Cas n°3  : immédiatement après avoir mis à la disposition du cliager le bien demandé, le commagent réclame son dû.

Corpus librairie-papeterie-presse : interaction n° 26

(12) Cliente n°34 : et puis je voudrais un paquet d’enveloppes... s’i vous plaît
(13) Vendeuse : oui =
(14) Cliente n°34 : = mais des longues
(15) Vendeuse : c’est des z’env’loppes à chèques hein... rectangulaires =
(16) Cliente n°34 : = oui voilà c’est ça
(17) Vendeuse : d’accord
  (( La vendeuse prend un paquet d’enveloppes dans le tiroir où elles sont rangées et le pose sur le comptoir-caisse. Bruits de caisse enregistreuse. ))
(18) Vendeuse : voilà donc vingt-deux francs cinquante s’il vous plaît

Corpus La Poste : interaction n° 7

(4) Cliente n°8 : vous me donnez dix timbres à:: deux soixante-dix
(5) Guichetière : dix à deux soixante-dix (pause 7’’)
  (( La guichetière ouvre le classeur dans lequel sont rangés les timbres et sort dix timbres qu’elle glisse sous la vitre. ))
(6) Guichetière : voilà:… vingt-sept

Cas n°4  : dès que la première demande a été satisfaite, le cliager formule une autre demande.

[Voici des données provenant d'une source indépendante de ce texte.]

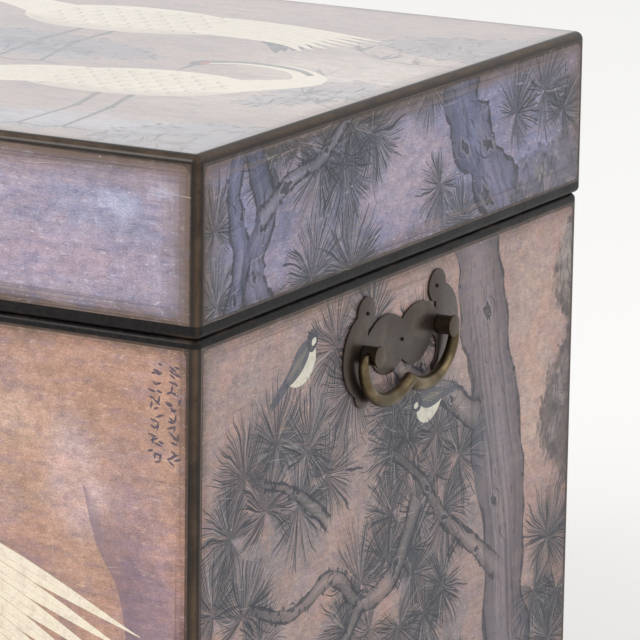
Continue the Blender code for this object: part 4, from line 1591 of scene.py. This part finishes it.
# %% Lid, right end
picture = side_picture("lid", "right", 53)
washes(picture, (186, 36, 56, 30, 0, (166, 155, 170), 0.75), (96, 44, 70, 26, 0, (100, 102, 124), 0.6),
       (262, 36, 44, 36, 0, BLUE, 0.6), (364, 38, 26, 44, 0, BROWN_GREY, 0.75),
       (190, 74, 230, 9, 0, BROWN_GREY, 0.7), (4, 36, 18, 44, 0, BROWN_GREY, 0.6))
dabs(picture, 260, COOL_DABS, 0.36, 9)
margins(picture, *END_MARGINS)
tufts(picture, (84, 66, 80, 30), (112, 60, 60, 34), (134, 66, 10, 36), (152, 60, 340, 32), (126, 50, 300, 34),
      (104, 56, 280, 32), (98, 2, 90, 32), (134, 0, 90, 34), (60, 62, 160, 28), (128, 74, 250, 34),
      (66, 74, 250, 28), (210, 74, 210, 26), (300, 46, 40, 28), (330, 52, 20, 32), (352, 40, 60, 26),
      (222, 24, 220, 24), (246, 2, 110, 24), (10, 40, 100, 26), (12, 6, 80, 24))
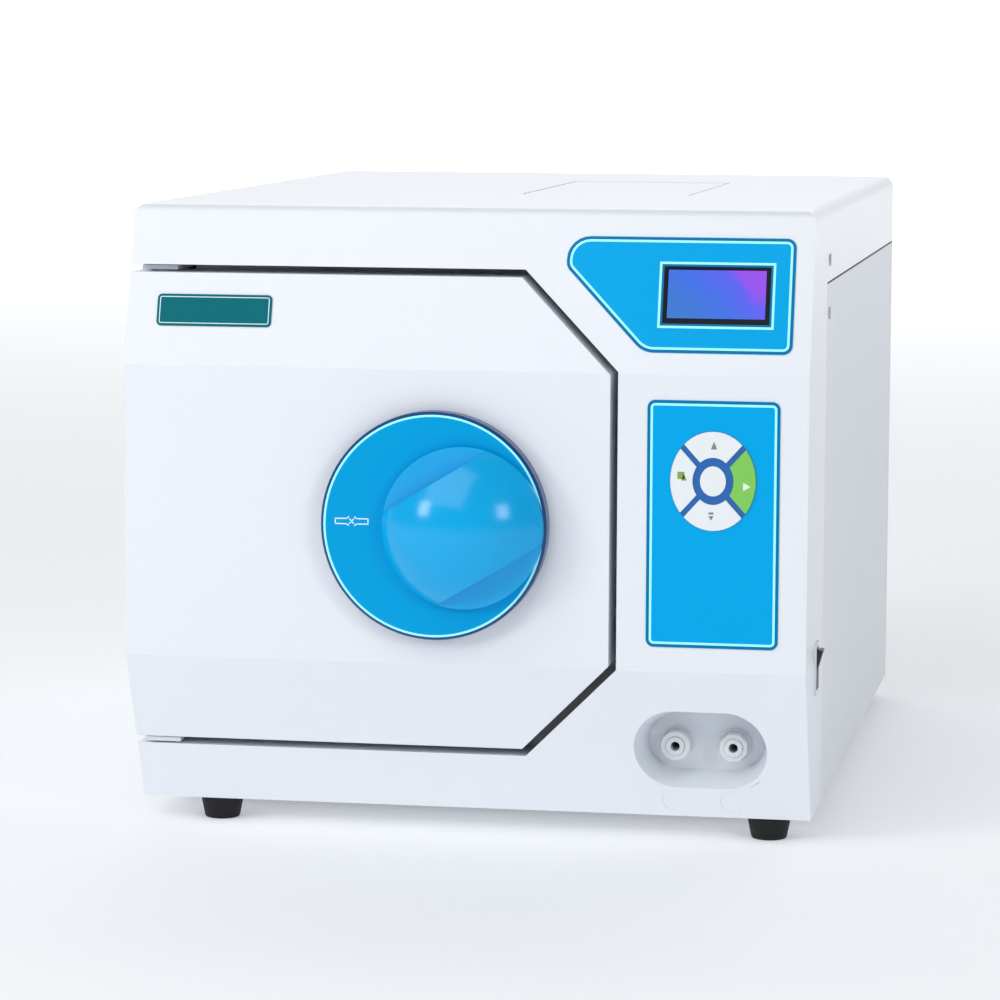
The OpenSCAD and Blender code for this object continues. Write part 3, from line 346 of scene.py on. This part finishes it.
# %% Soft edges
SHARP, SLIGHT_FOLD = 30, 6   # degrees
LARGE_FACE = 0.0015          # square metres
WHOLE_FACE = math.radians(0.4)


def merged_copy(node):
    """A bmesh of a node's solid with shared corners and whole flat faces."""
    bm = bmesh.new()
    bm.from_mesh(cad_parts[node].data)
    bmesh.ops.remove_doubles(bm, verts=bm.verts, dist=1e-6)
    bmesh.ops.dissolve_limit(bm, angle_limit=WHOLE_FACE, use_dissolve_boundaries=False,
                             verts=bm.verts, edges=bm.edges)
    return bm


def pick_edges(bm, sharp):
    """Weights for the edges to round: over sharp degrees, or folds between large faces."""
    weight = bm.edges.layers.float.new("bevel_weight_edge")
    for edge in bm.edges:
        if len(edge.link_faces) == 2:
            fold = math.degrees(edge.calc_face_angle(0))
            large = min(face.calc_area() for face in edge.link_faces) > LARGE_FACE
            edge[weight] = 1.0 if fold > sharp or (large and fold > SLIGHT_FOLD) else 0.0


def piece_from(bm, name, body, materials, nodes=(), radius=0.0, segments=2, sharp=SHARP):
    """Makes the bmesh a piece that rides on a body and stands for the given nodes."""
    mesh = bpy.data.meshes.new(name)
    if radius:
        pick_edges(bm, sharp)
    for face in bm.faces:
        face.smooth = True
    bm.to_mesh(mesh)
    bm.free()
    for material in materials:
        mesh.materials.append(material)
    piece = bpy.data.objects.new(name, mesh)
    scene.collection.objects.link(piece)
    if radius:
        bevel = piece.modifiers.new("soft_edges", "BEVEL")
        bevel.width = radius * MM
        bevel.segments = segments
        bevel.limit_method = "WEIGHT"
        bevel.miter_outer = "MITER_ARC"
        normals = piece.modifiers.new("flat_faces", "WEIGHTED_NORMAL")
        normals.mode = "FACE_AREA"
        normals.weight = 50
    else:
        mesh.set_sharp_from_angle(angle=math.radians(32))
    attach(piece, body)
    if nodes:
        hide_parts(*nodes)
    return piece


def softened(node, body, slot, material, radius, sharp=SHARP):
    """The node's own shape with small rounded edges."""
    return piece_from(merged_copy(node), node + "_soft", body, [material], [node], radius,
                      sharp=sharp)


SOFT = [
    ("door_cover", "door", "white_moulding", WHITE, 1.2),
    ("left_side_panel", "cabinet", "white_panel", PANEL, 0.4),
    ("right_side_panel", "cabinet", "white_panel", PANEL, 0.4),
    ("rear_panel", "cabinet", "white_panel", PANEL, 0.3),
    ("hinge_brackets", "cabinet", "white_panel", PANEL, 0.4),
    ("lock_keeper", "cabinet", "dark_steel", DARK_STEEL, 0.4),
    ("lock_slide", "lock_slide", "steel_sheet", STEEL, 0.4),
    ("feet", "cabinet", "foot_rubber", FOOT, 1.6),
    ("knob", "knob", "knob_blue", KNOB_BLUE, 0.8, 24),
    ("power_rocker", "power_rocker", "black_plastic", BLACK, 0.5),
    ("drain_couplers", "cabinet", "coupler_black", COLLAR, 0.3),
    ("release_sleeve_left", "release_sleeve_left", "sleeve_white", COLLAR, 0.5),
    ("release_sleeve_right", "release_sleeve_right", "sleeve_white", COLLAR, 0.7),
]
for row in SOFT:
    piece = softened(*row)
    print(piece.name, len(piece.data.polygons), "faces")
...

Corpus mairie : interaction n°2

(116) Guichetier n°1 : voilà les dix bulletins de décès… et puis ben:: pour le moment c’est c’est tout pour nous
  (( Le guichetier pose les bulletins de décès sur le guichet devant le client n°2. Le client n°2 rassemble ses papiers. ))
(117) Client n°2 : oui… alors i faut qu’on aille voir les pompes funèbres

Corpus Crédit Agricole : interaction n°39

  (( L’attaché de clientèle n°4 détache le duplicata, le plie en deux et le tend au client n°47. ))
(37) Attaché de clientèle n°4 : voilà
  (( La cliente regarde le formulaire. ))
(38) Cliente n°48 : faut que je la ramène lorsque je viens alors

Cas n°5  : dès qu’il est en possession du bien demandé, le cliager initie un échange clôturant.

Corpus mairie : interaction n°15

(3) Guichetière n°2 : alors les fiches d’état civil ne se font plus… depuis le début d’année (silence 1’’) faut que vo:: (pause 1’’) présentiez vot(re) livret de famille à l’organisme qui vous réclame les fiches d’état civil… ou en faire une photocopie
(4) Cliente n°20 : ah d’accord… bien (sourire)
(5) Guichetière n°2 : voilà
(6) Cliente n°20 : au r’voir

Corpus Crédit Agricole : interaction n°4

  ((L’attaché de clientèle signe le bordereau de remise et le pose sur le guichet. ))
(7) Client n°4 : eh ben voilà (pause 2’’) c’est tout bon
(8) Attaché de clientèle n°1 : parfait
(9) Client n°4 : au r’voir

Les deux derniers exemples cités ont été choisis parce qu’ils permettent de soulever un problème par rapport à l’acte de remerciement : doit-il toujours se manifester par une formule remerciante conventionnelle ? Par exemple, le sourire de la cliagère dans l’extrait de la mairie ne peut-il pas être considéré comme l’équivalent paraverbal d’un remerciement ? Et le « c’est tout bon » du cliager au Crédit Agricole comme une forme indirecte de remerciement ? Ici encore, il semble pertinent de poser l’existence d’un degré de remerciement, dont la forme verbale « merci » et ses dérivés seraient considérés comme le plus haut degré dans la mesure où leur forme verbale ne peut prêter à confusion (par opposition au sourire, qui dans d’autres contextes pourrait donner lieu à diverses interprétations), et leur contenu sémantique est sans équivoque (par rapport à « c’est tout bon »).